Дерек прижал руку к сердцу, делая вид, будто в него выстрелили.
— Что же вы со мной делаете! Я был влюблен! Мое сердце разбито! На сонет вы вряд ли согласитесь, придется сочинить в вашу честь трагическую поэму, в конце которой несчастный герой покончит с жизнью от неразделённой любви! «О дева, что смотрит на сей смертный мир, чьи очи, как горный родник, холодны, чьих губ не касались чужие уста, дай знак, что надежда моя не пуста»…
— Не знала, что вы творили под именем Като и жили тысячу лет назад.

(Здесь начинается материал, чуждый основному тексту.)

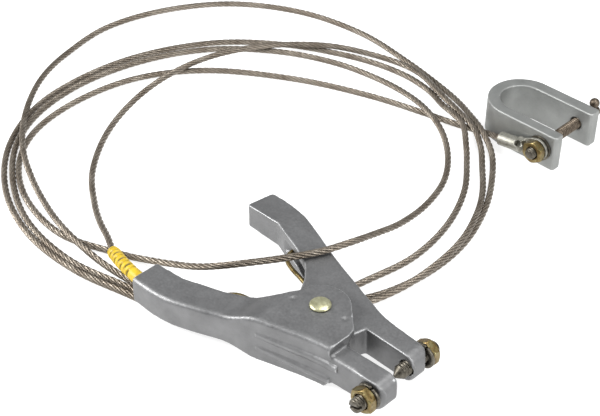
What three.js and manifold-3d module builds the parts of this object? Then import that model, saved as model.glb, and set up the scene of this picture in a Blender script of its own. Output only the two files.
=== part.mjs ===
// Ground clamp set: a sprung hand clamp and a small screw clamp, joined by ten feet of steel wire rope.
// Millimetres, +Z up. The origin is on the hand clamp's pivot axis, at the surface the set lies on.
// +X points from the handles to the jaws. Every shape is built in this one frame.
import * as THREE from 'three'
import { mergeVertices } from 'three/addons/utils/BufferGeometryUtils.js'
import Module from 'manifold-3d'

const wasm = await Module()
wasm.setup()

// ---- driving dimensions ----
const GAP = 0.3 // clearance between pieces that touch on the real clamp
const MID_Z = 11 // height of the hand clamp's middle plane, and of its jaw studs
const CHEEK_HEIGHT = 22 // the fixed arm is full height at its two cheeks
const CHEEK_THICKNESS = 3.7
const ARM_HALF = 6.9 // half thickness of both arms and jaws
const HANDLE_END_HALF = 6 // the handles are a little thinner at their ends
const CHEEK_FRONT_X = 20.5
const NOSE = 5.4 // rounding of a jaw's end, seen from the side
const STUD_X = 41.5
const HUB_RADIUS = 12
const PIVOT_RADIUS = 3.5

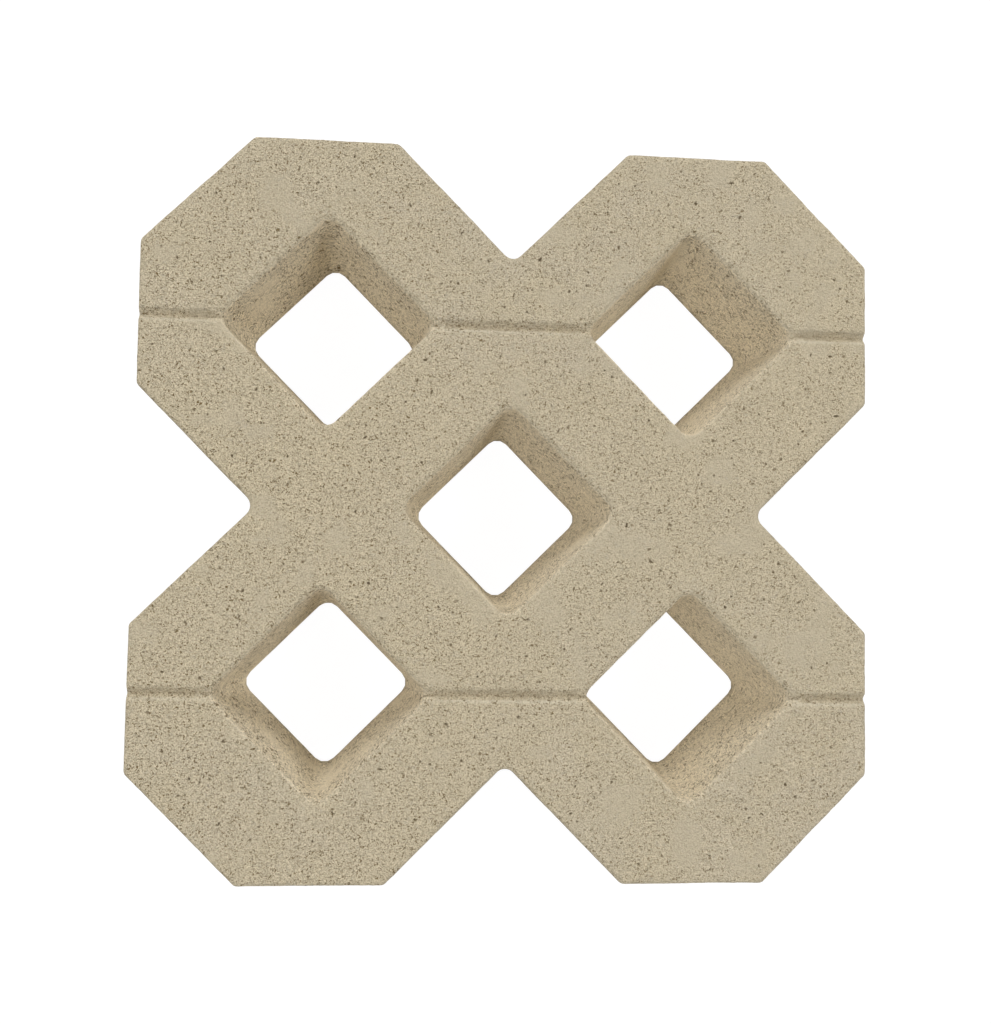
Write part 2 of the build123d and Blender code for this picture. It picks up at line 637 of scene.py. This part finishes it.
def shoulder_highlight_at(points):
    """1 along the near shoulder of each joint, where a painted highlight makes the skin pale."""
    share = np.zeros(len(points))
    shoulder_off, highlight_reach = 2.75, 1.0
    uneven = 0.75 + 0.25 * noise(points * (1, 0, 0), 5.0, seed=27)
    for number in range(len(joint_groove_at)):
        off = points[:, 1] - joint_line(number, points[:, 0]) + shoulder_off
        share += np.clip(1 - np.abs(off) / highlight_reach, 0, 1) * uneven
    return share


# how far down the walls they give way to a joint
give_way_reach = 14.0
pressed = joint_depth(places) * np.clip(1 - (thickness - places[:, 2]) / give_way_reach, 0, 1)
# a painted highlight along the near shoulder of each joint, on the top face
shoulder_highlight = shoulder_highlight_at(places) * (places[:, 2] > thickness - touching)
places[:, 2] -= pressed


# The uneven surface: everything moves along the normal, inwards where concrete is missing

def point_normals(points, faces):
    corner = points[faces]
    normal = np.cross(corner[:, 1] - corner[:, 0], corner[:, 2] - corner[:, 0])
    total = np.zeros_like(points)
    for k in range(3):
        np.add.at(total, faces[:, k], normal)
    return total / np.maximum(np.linalg.norm(total, axis=1), 1e-12)[:, None]


normals = point_normals(places, triangles)
upright = 1 - np.abs(normals[:, 2])
on_base = places[:, 2] < touching
arris_reach = 6.0
on_arris = (upright > 0.03) & (upright < 0.88) & (thickness - places[:, 2] < arris_reach)
skin = smooth_patch(places)
side_face = smoothstep(upright, 0.05, 0.7)
# The walls in the openings are painted paler: painted light, for light that these walls lack under the
# lamps.
from_opening = np.min([np.abs(places[:, :2] - at).sum(1) for at in opening_centres], axis=0)
opening_reach = opening_top_side * 0.78
painted_wall_light = side_face * (from_opening < opening_reach)

# waves: how high they are, times noise of their length
broad_waves = 0.16 * noise(places, 46.0, seed=1) + 0.10 * noise(places, 15.0, seed=2)
small_waves = 0.085 * noise(places, 4.2, seed=3) + 0.05 * rng.uniform(-1, 1, len(places))
worn = 0.55 * np.clip(noise(places, 6.5, seed=11) - 0.15, 0, 1)
worn += 0.45 * np.clip(noise(places, 2.8, seed=12) - 0.3, 0, 1)
worn *= on_arris * 0.5
set_in = 0.12
proudest_grain = 0.2
shift = broad_waves + small_waves * (1 - 0.6 * skin) - set_in - sunk - worn
shift = np.where(on_base & (sunk == 0), np.minimum(shift, 0) * 0.35, shift)
places = places + normals * shift[:, None]
places[:, 2] = np.clip(places[:, 2], 0.0, thickness + proudest_grain)


# The mesh

scene = bpy.context.scene


def make_mesh(name, points, faces):
    mesh = bpy.data.meshes.new(name)
    mesh.vertices.add(len(points))
    mesh.vertices.foreach_set("co", (points * MM).astype(np.float32).ravel())
    mesh.loops.add(len(faces) * 3)
    mesh.loops.foreach_set("vertex_index", faces.astype(np.int32).ravel())
    mesh.polygons.add(len(faces))
    mesh.polygons.foreach_set("loop_start", np.arange(0, len(faces) * 3, 3, dtype=np.int32))
    mesh.update(calc_edges=True)
    mesh.validate()
    mesh.polygons.foreach_set("use_smooth", np.ones(len(mesh.polygons), bool))
    return mesh


def give(mesh, name, values):
    attribute = mesh.attributes.new(name, "FLOAT", "POINT")
    attribute.data.foreach_set("value", values.astype(np.float32))


deepest_pore = 0.9
crease_angle = math.radians(42)
mesh = make_mesh("grass_paver", places, triangles)
give(mesh, "pore", np.clip(sunk / deepest_pore, 0, 1))
give(mesh, "skin", skin)
# painted light on the walls in the openings
give(mesh, "painted_wall_light", painted_wall_light)
give(mesh, "joint", np.clip(pressed / joint_groove_depth, 0, 1) * (1 - side_face))
# a painted highlight on the joint shoulders
give(mesh, "shoulder_highlight", shoulder_highlight)
mesh.set_sharp_from_angle(angle=crease_angle)
paver = bpy.data.objects.new("grass_paver", mesh)
scene.collection.objects.link(paver)
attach(paver, "root")
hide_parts("paver_block")


# Materials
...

— Подумать только, вы разбираетесь в древнеадрийской поэзии!.. – неподдельно восхитился Дерек Шанно. – Хотите прогуляться в Водных садах? Там более подходящее место для чтения стихов.
— Если вы не против, чтобы нас сопровождал мой сын.
Тильда начала терять терпение. Светские беседы всегда давались ей с трудом, а кривляния раздражали. Так вел себя старший брат, и его несерьезность, обернувшуюся для семьи долгами, она простить не могла.
— Прошу меня извинить, господин Шанно, вряд ли я сейчас хороший собеседник для такого блистательного молодого человека и именитого мастера, — проговорила Тильда как можно учтивее, поклонилась, давая понять, что разговор закончился, и пока мужчина не опомнился, быстрым шагом пересекла приемную и подошла к окну. Оттуда обдавало жаром, зато другие бледные юнцы не рискнут подойти – побоятся за свой «благородный» цвет лица.
На мастера Шанно она не оглядывалась, но лопатками чувствовала, что он смотрит в спину. И ведь вряд ли он хотел оскорбить ее! Но привычка бежать от подобных бесед, от разговоров, взглядов, пылких обещаний, которые никто, разумеется, не выполнит, давно срослась, скипелась с ней.
Тильда облокотилась на подоконник, глядя на каштан, на то, как зыблются пятна света и тени. Солнце жгло щеки, горячей полосой лежало на смуглых руках, зажигало серебро браслетов. А внутри все сильнее натягивалось что-то, кажется, тронь – зазвенит, как медный гонг у храма Созидающего. Когда же закончится эта пытка? Она ненавидела ожидание, неизвестность, ненавидела до дрожи в пальцах.